Em 1882, na abertura de seus Papéis Avulsos, dirigindo-se ao leitor, como de costume, Machado de Assis encerra assim sua apresentação: “Deste modo, venha donde vier o reproche, espero que daí mesmo virá a absolvição”. Ah, não deu outra: na edição seguinte, ele se sente na obrigação de acrescentar uma nota ao final, onde informa, com sua habitual elegância: “Cerca de dois anos para cá, recebi duas cartas anônimas, escritas por pessoa inteligente e simpática, em que me foi notado o uso do vocábulo reproche. Não sabendo como responda ao meu estimável correspondente, aproveito esta ocasião. Reproche não é galicismo” – e segue a explicação, citando autores clássicos e respeitáveis. Duas cartas em dois anos! E de um correspondente educado! Que inveja! Penso no frenético Facebook e imagino hoje o pobre Machado enfrentando aquela lista interminável de opiniões tiradas do oco do umbigo (para não citar outro oco mais ao sul) e de bordões como “Fora Temer” e “Lula na prisão”...
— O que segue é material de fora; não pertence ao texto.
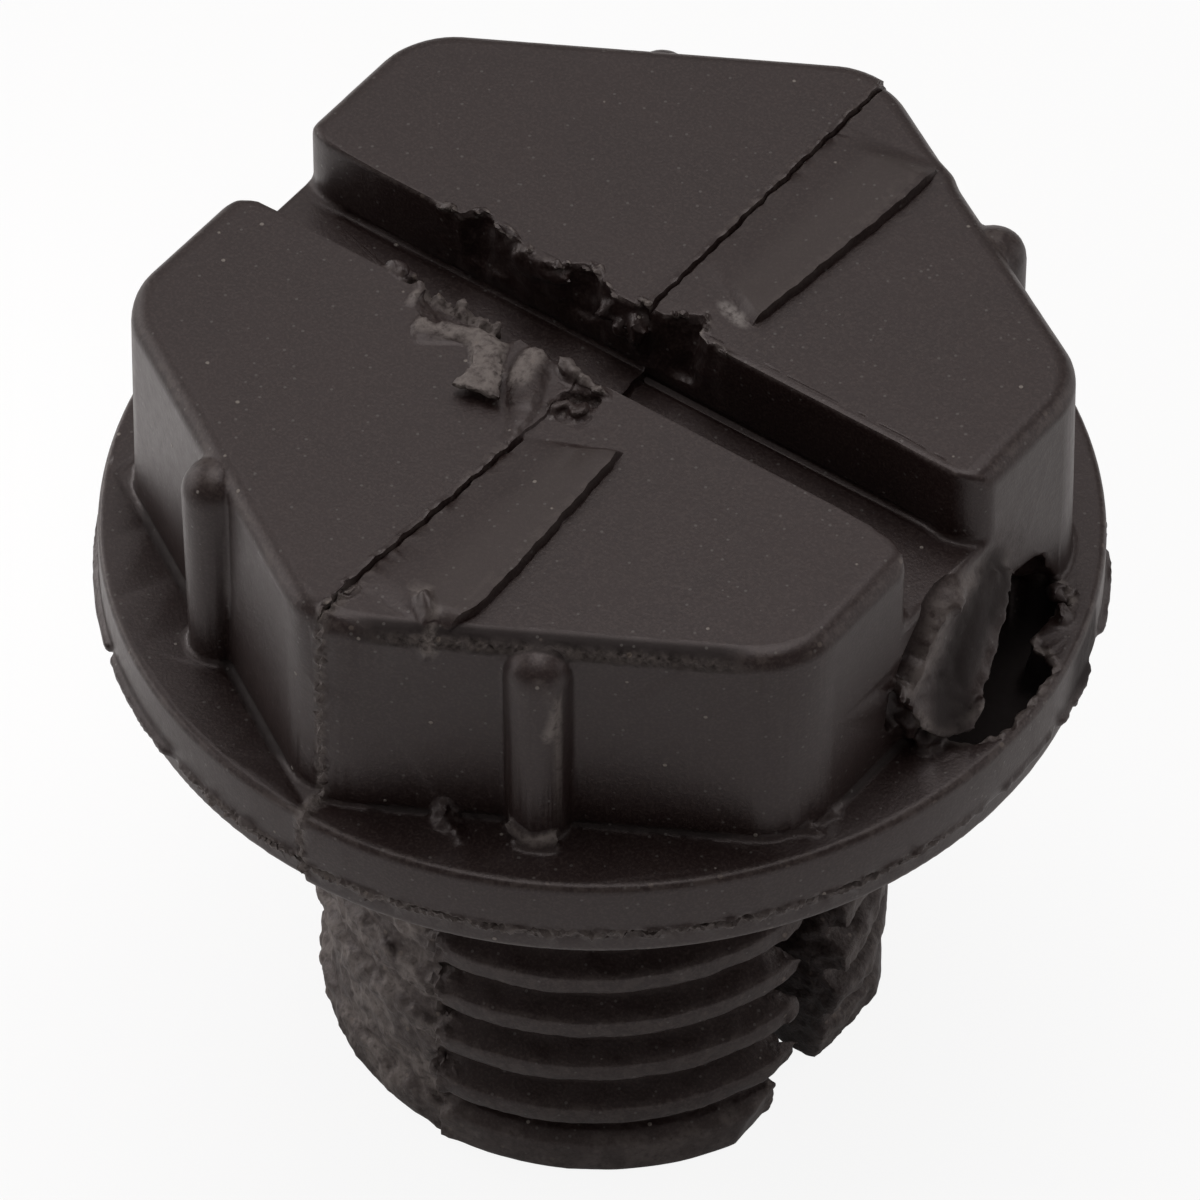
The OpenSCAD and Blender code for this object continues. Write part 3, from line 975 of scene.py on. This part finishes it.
def shape_top(piece):
    """The parting line's slit, the ramps with their steps, and the shift between the mould's halves."""
    points = places(piece)
    x, y, z = points.T
    top = smooth_step(T - 0.5, T - 0.2, z)
    on_flat = np.abs(z - T) < 0.002
    middle = on_flat & (np.abs(y) > 3) & (np.abs(y) < 8)
    line = nearest_column(x[middle], 0.3)
    step = nearest_column(x[middle], RAMP_STEP_X)
    row = nearest_column(y[on_flat & (x > 3.5) & (x < 7)], LIP_LINE_Y)
    half = SKIN / 4
    # The slit; right of it the top is a little lower
    height = slit_height(x, y, line, half) - np.where(x > line + half, STEP_H, 0)
    # A thin line along the far edge of the slot, right of the bites
    broken = waves_along(x, 9, 1.1) > -0.55
    height -= np.where((np.abs(y - row) < half) & (x > 1.9) & (x < 8.3) & broken, 0.028, 0)
    height -= np.where((y < row) & (y > 0) & (x > 1.9), 0.03 * smooth_step(0.05, 0.40, row - y), 0)
    ragged_line = 0.5 + 0.5 * waves_along(y, 3, 0.9)
    for name, (along, across) in RAMPS.items():
        on = (x > line + half) & (x < step + half)
        height += np.where(on, ramp_height(x, y, line, step, name), 0)
        inside = plateau(along[0] + 0.2, along[0] + 0.7, along[-1] - 0.7, along[-1] - 0.3, y)
        gully = (x > step + half) & (x < step + 3 * half)
        height -= np.where(gully, 0.02 * ragged_line, 0) * inside
    z += height * top
    # Both lines wander off their columns
    x += (parting(y) - line) * fall(0.15, 1.15, np.abs(x - line)) * smooth_step(T - 2.4, T - 2.0, z)
    for along, across in RAMPS.values():
        inside = plateau(along[0] - 0.4, along[0], along[-1], along[-1] + 0.4, y)
        wander = np.interp(y, along, across) + 0.012 * np.sin(y * 5.3) + 0.010 * np.sin(y * 11.9 + 2)
        x += (wander - step) * fall(0.15, 0.95, np.abs(x - step)) * inside * top
    # The mismatch shows on the flats, the rim and the stem
    outer = np.where(z < 0, 1.0, smooth_step(7.0, 9.0, np.hypot(x, y)))
    y += np.where(x > 0.2, -0.06, 0.06) * outer
    put_places(piece, points)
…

Mas a que se deve essa manifestação de Machado? Por que acusar o recebimento de uma banal carta anônima? A quem se dirigia, realmente, esta justificativa? Ora, sem dúvida alguma, ao clã dos puristas: no final do 2º Império, a extraordinária (e benéfica, a meu ver) influência da França em nossa cultura e em nossa língua começou a receber a oposição de uma seita de radicais conservadores, absolutamente xiitas, que bradavam, com muita vontade e pouca ciência, contra a adoção desses galicismos, termo despectivo com que tentavam fulminar os vocábulos franceses. Este grupo militante, é claro, pregava aos peixes, exaurindo-se numa causa equivocada, travada bem no momento em que mais forte foi sentida a influência do Francês em nossa vida (é significativo que um simpósio sobre a influência da cultura francesa no Brasil Imperial, ocorrido na USP em 2009, tenha escolhido como mote “O Século 19: um imenso galicismo”. Já o século 20, com as duas guerras e o cinema, traria, como sabemos, a ascensão vertiginosa do Inglês).
Para avaliar a extensão do equívoco dos puristas, imagine o amigo leitor que numa noite trágica nosso léxico fosse banhado por um raio desgalicizador, que eliminasse todos esses intrusos: ao acordar de manhã, você não poderia mais falar em abajur, avalanche, batom, bege, bijuteria, boate, boné, bufê, buquê, cachê, camelô, cassetete, chalé, chantagem, chique, chofer, creche, croquete, cupom, dossiê, filé, garagem, garçom, greve, guichê, lingerie, maiô, maionese, maquete, marrom, menu, omelete, placar, raquete, reprise, revanche, sutiã, toalete, tricô – e isso seria apenas a entrada, porque ainda faltariam os pratos quentes, a sobremesa e o licor. Alguns desses empréstimos eram desnecessários e apenas duplicavam palavras que já tínhamos; o tempo os eliminou, e só os consagrados sobreviveram.
Um caso curioso é rastaquera, que serve de título a esta coluna. Na aparência, poderia ser tomada por uma daquelas expressões de origem obscura, como brega ou mocorongo, por exemplo; no entanto, ela nos veio do Francês rastaquouère, termo usado para designar os novo-ricos latino-americanos que ostentavam sua riqueza e seu mau gosto na Paris no final do séc. 19. Incultos, ruidosos, inconvenientes, eles se carregavam “profusamente de joias – para faiscarem de longe”, diz Eça de Queirós (ele escreve rastaquère mesmo, despachando aqueles ditongos incômodos). Os dicionários mais rigorosos da França, no entanto, dizem que o termo é uma adaptação francesa do Espanhol rastracueros, literalmente “arrasta couros”, uma referência ao fato de que esses milionários da América Latina deviam sua fortuna principalmente ao comércio de couro. Não é para nos gabar, mas brasileiro foi usado por muito tempo na Europa como sinônimo para rastaquera, principalmente por causa dos emigrados que voltavam para o Velho Mundo com suas riquezas bem ou mal havidas, dispostos a tudo para “brilhar” na sociedade – até mesmo a enrolar um guardanapo na cabeça para executar, num restaurante grã-fino, aquela constrangedora dancinha que marcou, simbolicamente, o fim de Sérgio Cabral e sua quadrilha.